THE TASK >>
Reproduce only the lines of the material below that start at the line containing "surface was walked" and stop at the line containing "raise FrameError(why)". Keep both end lines.

---------- MATERIAL PROVIDED ----------

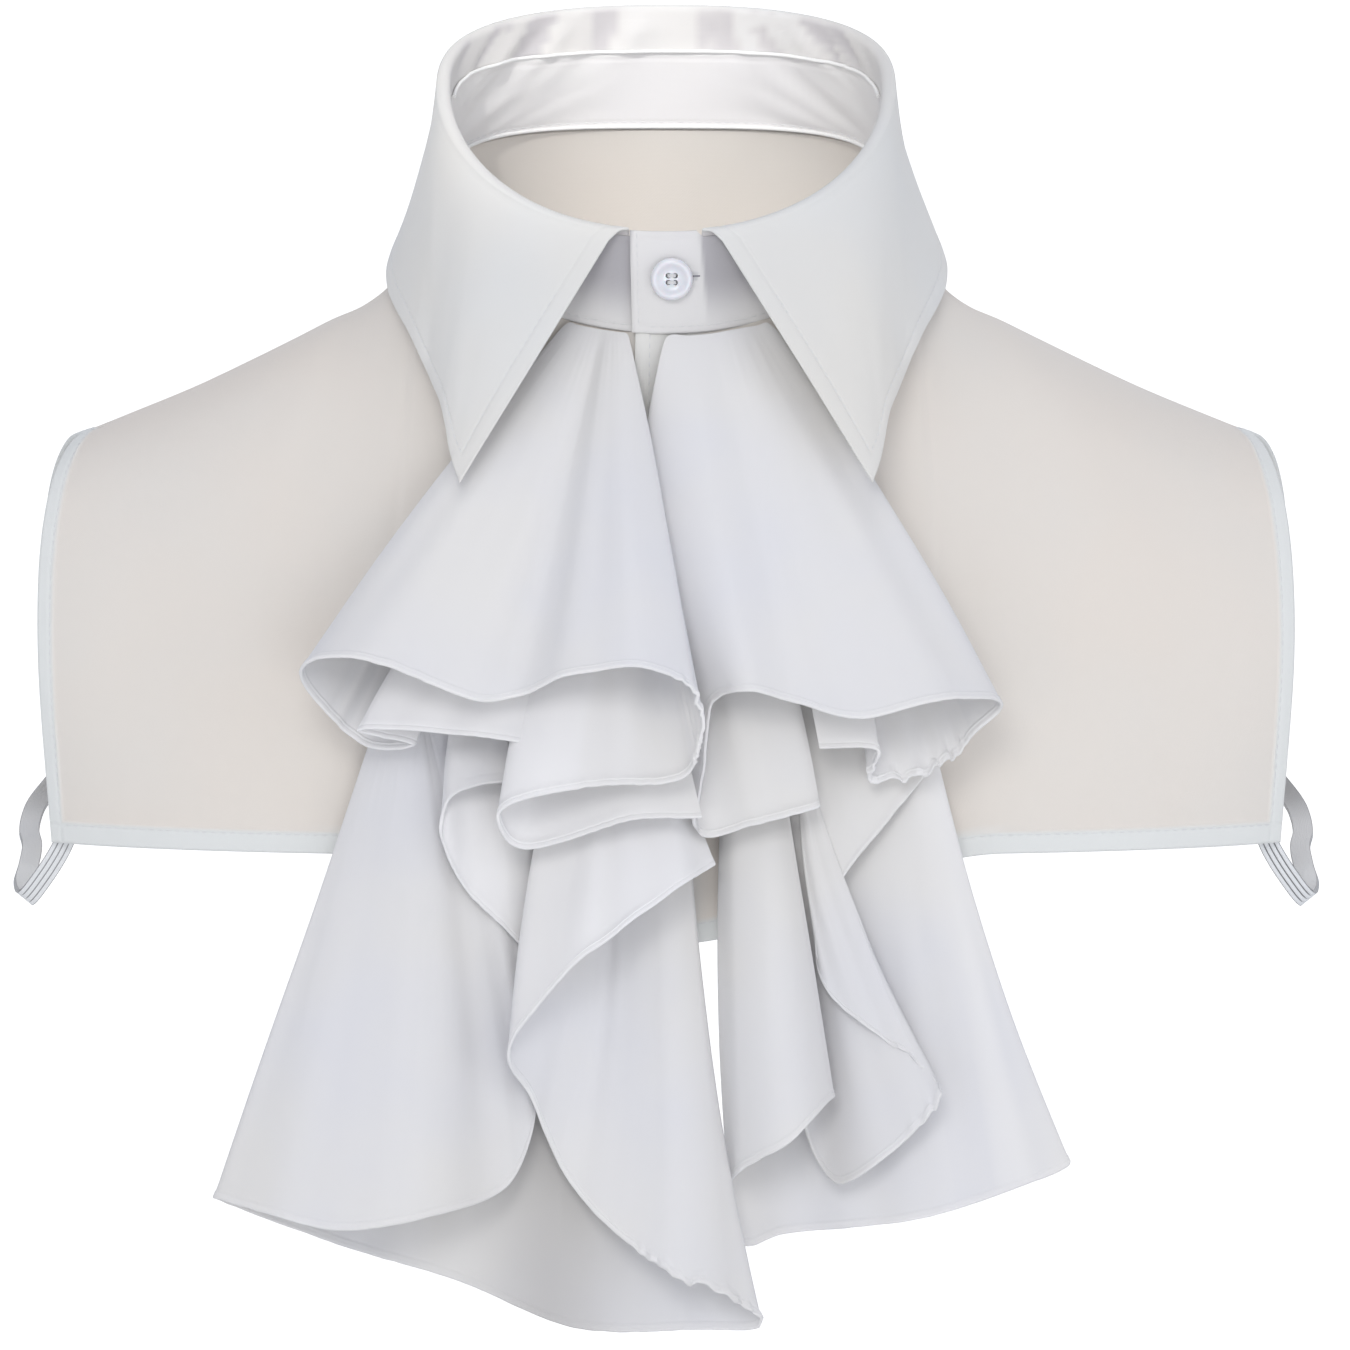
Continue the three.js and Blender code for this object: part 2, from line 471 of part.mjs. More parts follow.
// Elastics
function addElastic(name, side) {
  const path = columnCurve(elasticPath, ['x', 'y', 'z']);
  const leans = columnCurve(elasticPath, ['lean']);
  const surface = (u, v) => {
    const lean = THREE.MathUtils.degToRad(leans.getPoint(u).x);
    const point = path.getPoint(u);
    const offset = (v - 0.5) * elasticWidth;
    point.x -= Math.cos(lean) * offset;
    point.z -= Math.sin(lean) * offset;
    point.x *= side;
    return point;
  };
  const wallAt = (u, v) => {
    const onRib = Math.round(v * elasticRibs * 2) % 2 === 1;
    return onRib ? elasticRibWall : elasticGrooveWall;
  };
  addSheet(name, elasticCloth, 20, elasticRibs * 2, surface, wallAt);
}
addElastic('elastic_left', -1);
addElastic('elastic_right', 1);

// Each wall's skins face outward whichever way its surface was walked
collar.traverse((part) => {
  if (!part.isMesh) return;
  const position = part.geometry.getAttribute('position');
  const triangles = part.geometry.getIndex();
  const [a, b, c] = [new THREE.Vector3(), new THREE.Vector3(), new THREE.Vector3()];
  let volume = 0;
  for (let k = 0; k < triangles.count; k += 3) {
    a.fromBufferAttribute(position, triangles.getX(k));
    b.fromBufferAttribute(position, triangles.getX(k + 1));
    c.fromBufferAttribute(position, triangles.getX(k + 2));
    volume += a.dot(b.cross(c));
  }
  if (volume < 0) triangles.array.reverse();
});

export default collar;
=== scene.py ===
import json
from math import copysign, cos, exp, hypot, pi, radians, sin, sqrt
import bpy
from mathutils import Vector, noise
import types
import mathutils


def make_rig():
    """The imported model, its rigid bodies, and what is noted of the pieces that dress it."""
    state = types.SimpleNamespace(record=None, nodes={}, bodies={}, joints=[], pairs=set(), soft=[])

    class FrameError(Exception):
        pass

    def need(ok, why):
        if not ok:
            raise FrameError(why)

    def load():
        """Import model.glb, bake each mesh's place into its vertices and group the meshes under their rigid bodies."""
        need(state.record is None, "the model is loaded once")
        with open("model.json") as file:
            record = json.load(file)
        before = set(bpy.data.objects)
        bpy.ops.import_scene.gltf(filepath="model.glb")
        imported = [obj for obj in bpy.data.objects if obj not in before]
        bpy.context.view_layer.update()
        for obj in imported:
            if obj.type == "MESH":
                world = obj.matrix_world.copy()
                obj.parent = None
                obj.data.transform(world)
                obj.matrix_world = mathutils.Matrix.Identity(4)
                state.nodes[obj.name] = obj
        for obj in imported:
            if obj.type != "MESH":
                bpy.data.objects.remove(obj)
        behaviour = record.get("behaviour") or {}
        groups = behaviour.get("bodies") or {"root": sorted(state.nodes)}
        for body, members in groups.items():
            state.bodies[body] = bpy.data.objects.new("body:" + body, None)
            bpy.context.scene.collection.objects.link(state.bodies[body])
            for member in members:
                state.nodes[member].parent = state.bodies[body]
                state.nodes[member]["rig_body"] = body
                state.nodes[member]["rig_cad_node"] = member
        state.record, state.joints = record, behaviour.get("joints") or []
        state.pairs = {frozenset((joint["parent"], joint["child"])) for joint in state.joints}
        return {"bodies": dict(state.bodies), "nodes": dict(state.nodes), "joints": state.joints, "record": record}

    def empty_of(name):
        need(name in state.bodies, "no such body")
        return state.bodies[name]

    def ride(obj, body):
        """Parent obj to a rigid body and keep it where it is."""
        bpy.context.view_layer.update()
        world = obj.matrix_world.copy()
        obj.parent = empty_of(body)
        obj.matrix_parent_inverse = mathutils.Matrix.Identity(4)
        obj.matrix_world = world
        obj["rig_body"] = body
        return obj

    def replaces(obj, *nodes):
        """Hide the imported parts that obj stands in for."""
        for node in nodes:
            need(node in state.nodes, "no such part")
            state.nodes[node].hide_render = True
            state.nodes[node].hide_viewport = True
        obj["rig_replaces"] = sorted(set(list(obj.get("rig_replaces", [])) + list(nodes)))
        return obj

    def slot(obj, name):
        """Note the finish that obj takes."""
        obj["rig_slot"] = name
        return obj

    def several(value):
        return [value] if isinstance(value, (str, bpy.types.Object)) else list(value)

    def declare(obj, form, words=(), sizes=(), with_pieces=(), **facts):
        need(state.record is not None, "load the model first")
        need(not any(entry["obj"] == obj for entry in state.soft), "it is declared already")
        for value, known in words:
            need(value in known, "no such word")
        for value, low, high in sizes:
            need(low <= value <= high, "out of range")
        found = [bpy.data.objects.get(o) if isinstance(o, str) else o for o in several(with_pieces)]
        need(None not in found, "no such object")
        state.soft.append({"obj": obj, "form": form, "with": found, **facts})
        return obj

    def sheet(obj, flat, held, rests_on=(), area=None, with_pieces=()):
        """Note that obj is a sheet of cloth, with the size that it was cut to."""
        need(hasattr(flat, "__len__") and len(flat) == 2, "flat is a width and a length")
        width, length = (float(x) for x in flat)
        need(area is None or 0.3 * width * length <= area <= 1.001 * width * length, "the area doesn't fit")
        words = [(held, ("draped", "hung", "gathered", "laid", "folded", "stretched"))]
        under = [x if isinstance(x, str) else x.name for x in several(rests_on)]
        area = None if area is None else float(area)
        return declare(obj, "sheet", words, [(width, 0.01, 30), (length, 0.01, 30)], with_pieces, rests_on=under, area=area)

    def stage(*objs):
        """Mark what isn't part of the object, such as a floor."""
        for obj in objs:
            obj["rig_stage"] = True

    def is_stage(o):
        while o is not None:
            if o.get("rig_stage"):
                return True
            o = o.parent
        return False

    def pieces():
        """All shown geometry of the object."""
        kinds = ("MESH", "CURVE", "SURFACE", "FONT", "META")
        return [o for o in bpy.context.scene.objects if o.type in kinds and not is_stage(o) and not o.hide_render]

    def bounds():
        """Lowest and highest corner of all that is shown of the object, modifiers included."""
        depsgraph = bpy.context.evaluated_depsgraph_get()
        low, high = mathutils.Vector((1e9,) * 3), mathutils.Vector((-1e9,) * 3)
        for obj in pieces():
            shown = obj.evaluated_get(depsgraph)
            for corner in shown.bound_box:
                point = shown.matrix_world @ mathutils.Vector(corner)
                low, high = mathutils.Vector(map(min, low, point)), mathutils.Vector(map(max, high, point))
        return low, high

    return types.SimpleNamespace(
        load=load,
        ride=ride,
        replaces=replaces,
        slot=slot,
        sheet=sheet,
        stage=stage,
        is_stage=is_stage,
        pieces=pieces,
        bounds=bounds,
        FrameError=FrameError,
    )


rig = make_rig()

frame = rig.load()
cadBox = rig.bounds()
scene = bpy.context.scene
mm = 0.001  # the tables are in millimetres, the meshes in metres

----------

WRITTEN SOLUTION >>
// Each wall's skins face outward whichever way its surface was walked
collar.traverse((part) => {
  if (!part.isMesh) return;
  const position = part.geometry.getAttribute('position');
  const triangles = part.geometry.getIndex();
  const [a, b, c] = [new THREE.Vector3(), new THREE.Vector3(), new THREE.Vector3()];
  let volume = 0;
  for (let k = 0; k < triangles.count; k += 3) {
    a.fromBufferAttribute(position, triangles.getX(k));
    b.fromBufferAttribute(position, triangles.getX(k + 1));
    c.fromBufferAttribute(position, triangles.getX(k + 2));
    volume += a.dot(b.cross(c));
  }
  if (volume < 0) triangles.array.reverse();
});

export default collar;
=== scene.py ===
import json
from math import copysign, cos, exp, hypot, pi, radians, sin, sqrt
import bpy
from mathutils import Vector, noise
import types
import mathutils


def make_rig():
    """The imported model, its rigid bodies, and what is noted of the pieces that dress it."""
    state = types.SimpleNamespace(record=None, nodes={}, bodies={}, joints=[], pairs=set(), soft=[])

    class FrameError(Exception):
        pass

    def need(ok, why):
        if not ok:
            raise FrameError(why)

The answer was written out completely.